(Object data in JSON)
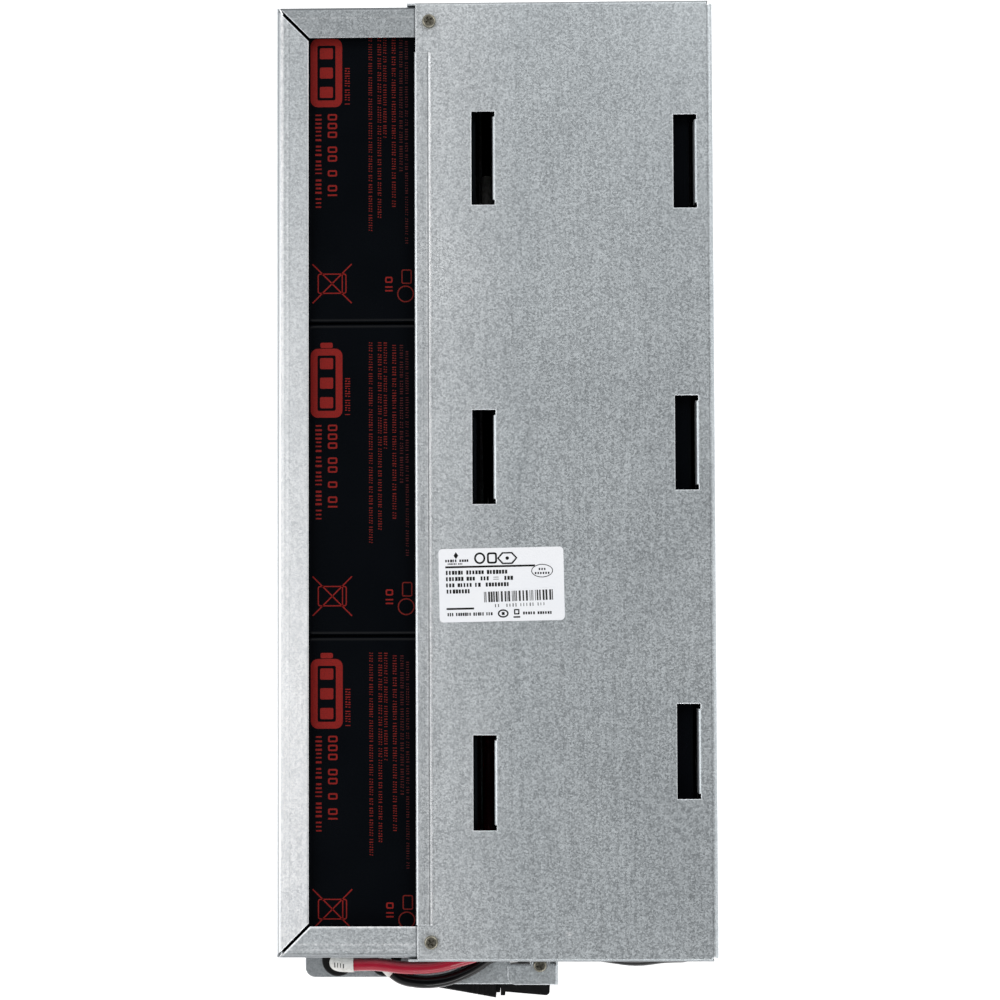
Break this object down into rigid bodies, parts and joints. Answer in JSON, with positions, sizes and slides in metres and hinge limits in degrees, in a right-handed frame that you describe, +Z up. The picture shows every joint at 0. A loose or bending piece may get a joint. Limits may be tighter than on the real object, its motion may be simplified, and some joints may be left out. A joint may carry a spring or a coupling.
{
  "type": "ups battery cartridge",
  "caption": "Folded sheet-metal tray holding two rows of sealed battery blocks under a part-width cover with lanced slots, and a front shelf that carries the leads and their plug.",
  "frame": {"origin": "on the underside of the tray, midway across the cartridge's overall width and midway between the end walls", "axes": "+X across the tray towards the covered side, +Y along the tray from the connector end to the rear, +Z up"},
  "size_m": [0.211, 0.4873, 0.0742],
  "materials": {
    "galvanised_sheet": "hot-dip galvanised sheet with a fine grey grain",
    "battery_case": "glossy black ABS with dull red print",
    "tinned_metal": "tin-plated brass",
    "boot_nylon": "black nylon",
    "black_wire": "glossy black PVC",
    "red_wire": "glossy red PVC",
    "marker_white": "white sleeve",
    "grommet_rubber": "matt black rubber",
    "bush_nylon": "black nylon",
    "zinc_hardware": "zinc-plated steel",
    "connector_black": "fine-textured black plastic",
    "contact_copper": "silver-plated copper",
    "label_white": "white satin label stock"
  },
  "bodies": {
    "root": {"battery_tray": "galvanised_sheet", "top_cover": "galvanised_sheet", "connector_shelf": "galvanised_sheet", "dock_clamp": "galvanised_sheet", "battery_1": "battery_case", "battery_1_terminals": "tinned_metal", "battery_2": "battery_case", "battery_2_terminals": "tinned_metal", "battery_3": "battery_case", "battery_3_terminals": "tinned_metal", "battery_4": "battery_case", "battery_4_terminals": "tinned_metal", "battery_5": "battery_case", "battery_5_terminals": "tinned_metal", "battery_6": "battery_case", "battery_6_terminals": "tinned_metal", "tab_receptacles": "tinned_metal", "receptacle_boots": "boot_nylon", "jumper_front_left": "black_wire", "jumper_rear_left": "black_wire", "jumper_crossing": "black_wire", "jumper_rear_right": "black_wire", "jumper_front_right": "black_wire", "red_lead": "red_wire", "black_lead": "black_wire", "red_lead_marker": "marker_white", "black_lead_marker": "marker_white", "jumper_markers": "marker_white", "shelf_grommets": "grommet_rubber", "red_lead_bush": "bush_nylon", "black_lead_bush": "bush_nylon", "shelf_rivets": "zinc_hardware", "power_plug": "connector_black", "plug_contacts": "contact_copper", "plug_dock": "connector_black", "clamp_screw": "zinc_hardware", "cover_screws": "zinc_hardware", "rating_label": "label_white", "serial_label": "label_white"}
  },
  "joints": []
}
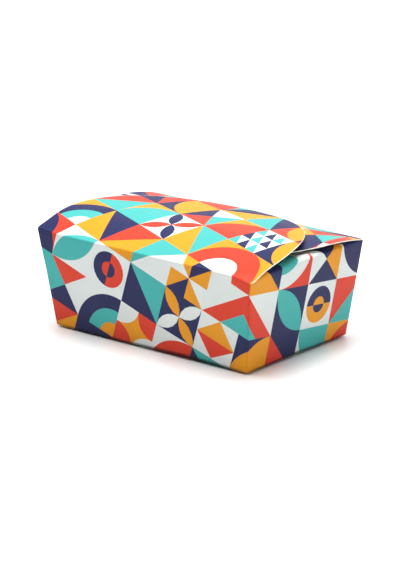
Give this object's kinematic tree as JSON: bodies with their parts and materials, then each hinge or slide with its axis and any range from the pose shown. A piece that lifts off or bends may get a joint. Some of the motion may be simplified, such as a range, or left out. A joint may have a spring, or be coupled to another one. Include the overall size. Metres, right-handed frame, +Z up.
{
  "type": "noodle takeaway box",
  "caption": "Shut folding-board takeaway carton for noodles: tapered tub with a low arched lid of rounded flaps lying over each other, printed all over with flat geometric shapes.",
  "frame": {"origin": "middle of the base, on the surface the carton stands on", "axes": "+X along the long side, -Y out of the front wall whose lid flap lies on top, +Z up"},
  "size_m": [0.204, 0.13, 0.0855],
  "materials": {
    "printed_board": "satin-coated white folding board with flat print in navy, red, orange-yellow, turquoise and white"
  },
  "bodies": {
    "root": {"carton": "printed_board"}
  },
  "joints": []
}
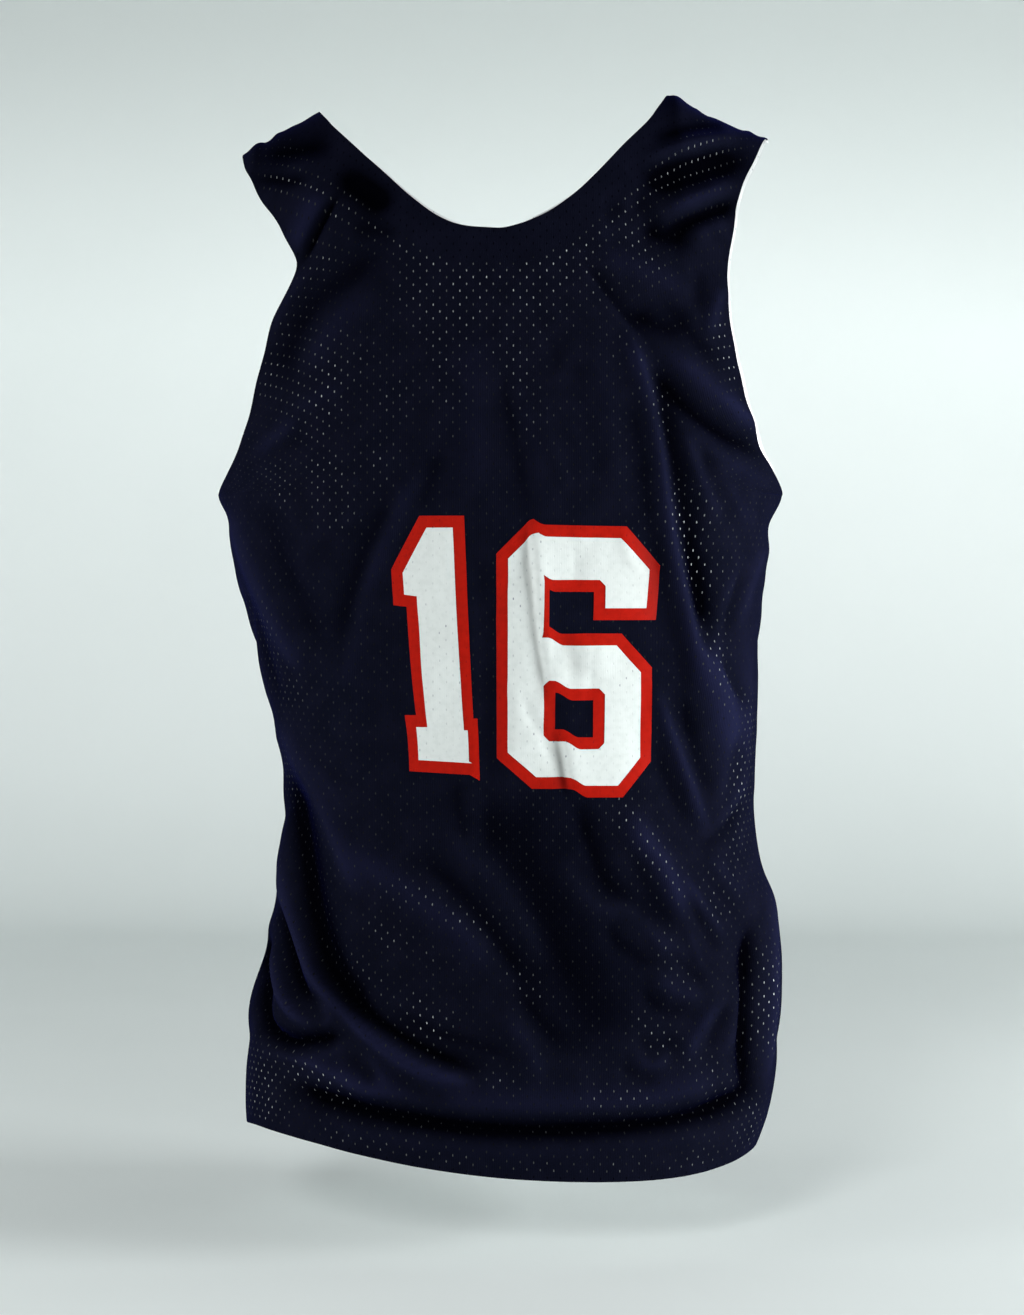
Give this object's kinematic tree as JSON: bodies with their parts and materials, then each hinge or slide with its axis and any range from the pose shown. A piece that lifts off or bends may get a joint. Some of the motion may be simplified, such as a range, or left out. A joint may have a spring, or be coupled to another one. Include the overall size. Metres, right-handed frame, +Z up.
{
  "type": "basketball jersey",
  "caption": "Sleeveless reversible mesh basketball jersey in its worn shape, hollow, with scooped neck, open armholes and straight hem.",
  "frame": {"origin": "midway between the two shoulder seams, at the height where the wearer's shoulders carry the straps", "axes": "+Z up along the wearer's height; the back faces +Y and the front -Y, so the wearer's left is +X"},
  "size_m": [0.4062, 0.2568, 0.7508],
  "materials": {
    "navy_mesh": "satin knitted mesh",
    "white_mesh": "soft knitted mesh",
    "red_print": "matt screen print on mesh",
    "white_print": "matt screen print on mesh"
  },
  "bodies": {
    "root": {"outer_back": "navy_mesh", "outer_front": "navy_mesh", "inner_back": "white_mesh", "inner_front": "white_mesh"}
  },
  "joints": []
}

- _PROBLEM DETAILS_
Please repeat the material above, word for word and in full.

- _SOLUTION FOR THIS EXERCISE_
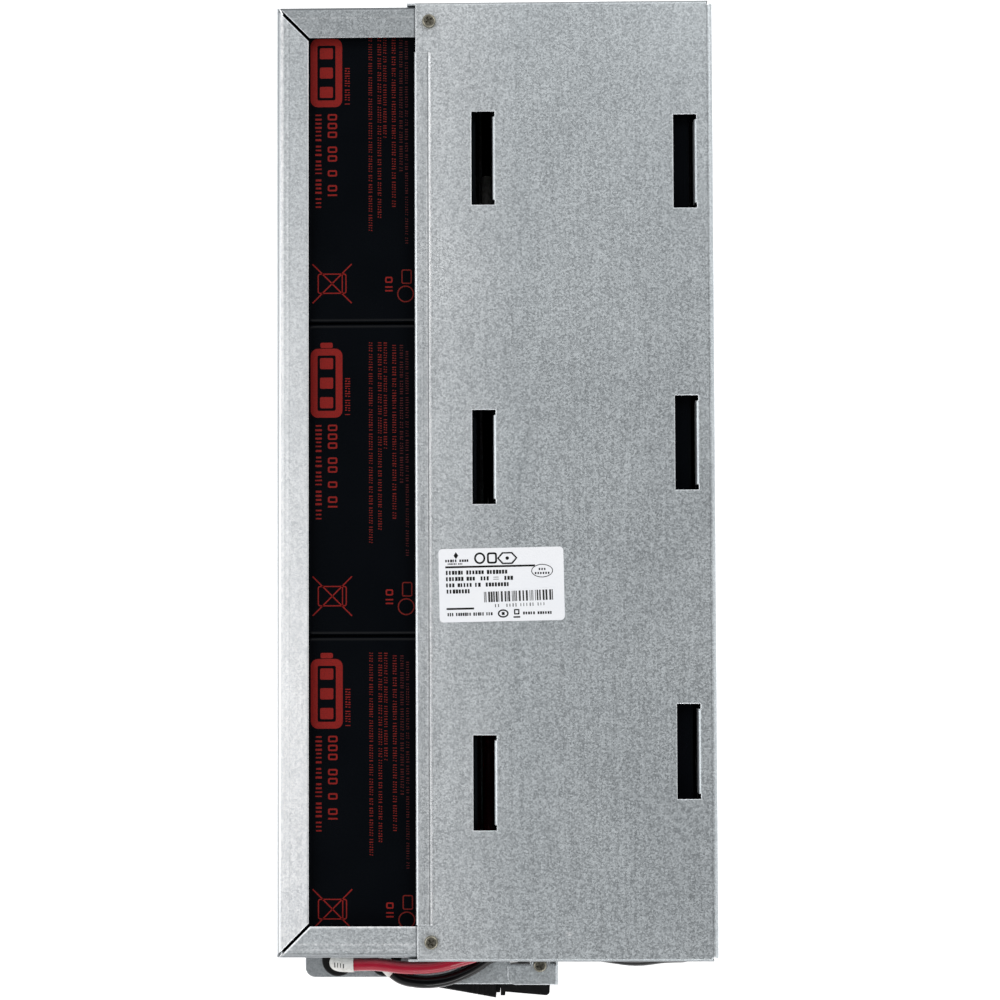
Break this object down into rigid bodies, parts and joints. Answer in JSON, with positions, sizes and slides in metres and hinge limits in degrees, in a right-handed frame that you describe, +Z up. The picture shows every joint at 0. A loose or bending piece may get a joint. Limits may be tighter than on the real object, its motion may be simplified, and some joints may be left out. A joint may carry a spring or a coupling.
{
  "type": "ups battery cartridge",
  "caption": "Folded sheet-metal tray holding two rows of sealed battery blocks under a part-width cover with lanced slots, and a front shelf that carries the leads and their plug.",
  "frame": {"origin": "on the underside of the tray, midway across the cartridge's overall width and midway between the end walls", "axes": "+X across the tray towards the covered side, +Y along the tray from the connector end to the rear, +Z up"},
  "size_m": [0.211, 0.4873, 0.0742],
  "materials": {
    "galvanised_sheet": "hot-dip galvanised sheet with a fine grey grain",
    "battery_case": "glossy black ABS with dull red print",
    "tinned_metal": "tin-plated brass",
    "boot_nylon": "black nylon",
    "black_wire": "glossy black PVC",
    "red_wire": "glossy red PVC",
    "marker_white": "white sleeve",
    "grommet_rubber": "matt black rubber",
    "bush_nylon": "black nylon",
    "zinc_hardware": "zinc-plated steel",
    "connector_black": "fine-textured black plastic",
    "contact_copper": "silver-plated copper",
    "label_white": "white satin label stock"
  },
  "bodies": {
    "root": {"battery_tray": "galvanised_sheet", "top_cover": "galvanised_sheet", "connector_shelf": "galvanised_sheet", "dock_clamp": "galvanised_sheet", "battery_1": "battery_case", "battery_1_terminals": "tinned_metal", "battery_2": "battery_case", "battery_2_terminals": "tinned_metal", "battery_3": "battery_case", "battery_3_terminals": "tinned_metal", "battery_4": "battery_case", "battery_4_terminals": "tinned_metal", "battery_5": "battery_case", "battery_5_terminals": "tinned_metal", "battery_6": "battery_case", "battery_6_terminals": "tinned_metal", "tab_receptacles": "tinned_metal", "receptacle_boots": "boot_nylon", "jumper_front_left": "black_wire", "jumper_rear_left": "black_wire", "jumper_crossing": "black_wire", "jumper_rear_right": "black_wire", "jumper_front_right": "black_wire", "red_lead": "red_wire", "black_lead": "black_wire", "red_lead_marker": "marker_white", "black_lead_marker": "marker_white", "jumper_markers": "marker_white", "shelf_grommets": "grommet_rubber", "red_lead_bush": "bush_nylon", "black_lead_bush": "bush_nylon", "shelf_rivets": "zinc_hardware", "power_plug": "connector_black", "plug_contacts": "contact_copper", "plug_dock": "connector_black", "clamp_screw": "zinc_hardware", "cover_screws": "zinc_hardware", "rating_label": "label_white", "serial_label": "label_white"}
  },
  "joints": []
}
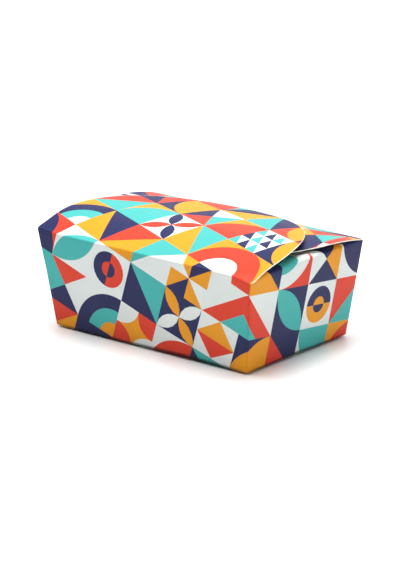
Give this object's kinematic tree as JSON: bodies with their parts and materials, then each hinge or slide with its axis and any range from the pose shown. A piece that lifts off or bends may get a joint. Some of the motion may be simplified, such as a range, or left out. A joint may have a spring, or be coupled to another one. Include the overall size. Metres, right-handed frame, +Z up.
{
  "type": "noodle takeaway box",
  "caption": "Shut folding-board takeaway carton for noodles: tapered tub with a low arched lid of rounded flaps lying over each other, printed all over with flat geometric shapes.",
  "frame": {"origin": "middle of the base, on the surface the carton stands on", "axes": "+X along the long side, -Y out of the front wall whose lid flap lies on top, +Z up"},
  "size_m": [0.204, 0.13, 0.0855],
  "materials": {
    "printed_board": "satin-coated white folding board with flat print in navy, red, orange-yellow, turquoise and white"
  },
  "bodies": {
    "root": {"carton": "printed_board"}
  },
  "joints": []
}
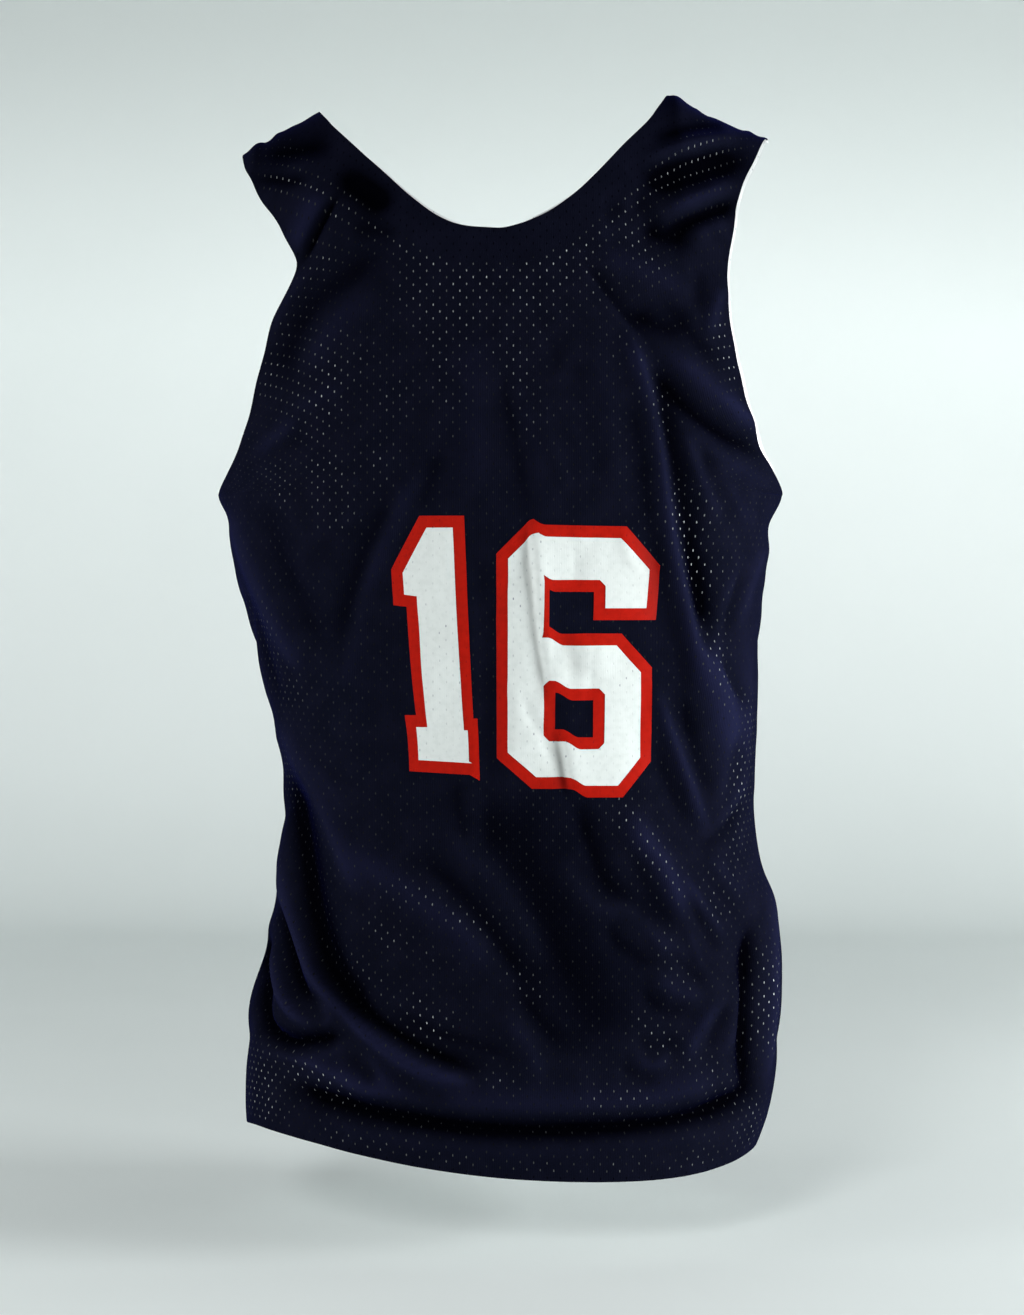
Give this object's kinematic tree as JSON: bodies with their parts and materials, then each hinge or slide with its axis and any range from the pose shown. A piece that lifts off or bends may get a joint. Some of the motion may be simplified, such as a range, or left out. A joint may have a spring, or be coupled to another one. Include the overall size. Metres, right-handed frame, +Z up.
{
  "type": "basketball jersey",
  "caption": "Sleeveless reversible mesh basketball jersey in its worn shape, hollow, with scooped neck, open armholes and straight hem.",
  "frame": {"origin": "midway between the two shoulder seams, at the height where the wearer's shoulders carry the straps", "axes": "+Z up along the wearer's height; the back faces +Y and the front -Y, so the wearer's left is +X"},
  "size_m": [0.4062, 0.2568, 0.7508],
  "materials": {
    "navy_mesh": "satin knitted mesh",
    "white_mesh": "soft knitted mesh",
    "red_print": "matt screen print on mesh",
    "white_print": "matt screen print on mesh"
  },
  "bodies": {
    "root": {"outer_back": "navy_mesh", "outer_front": "navy_mesh", "inner_back": "white_mesh", "inner_front": "white_mesh"}
  },
  "joints": []
}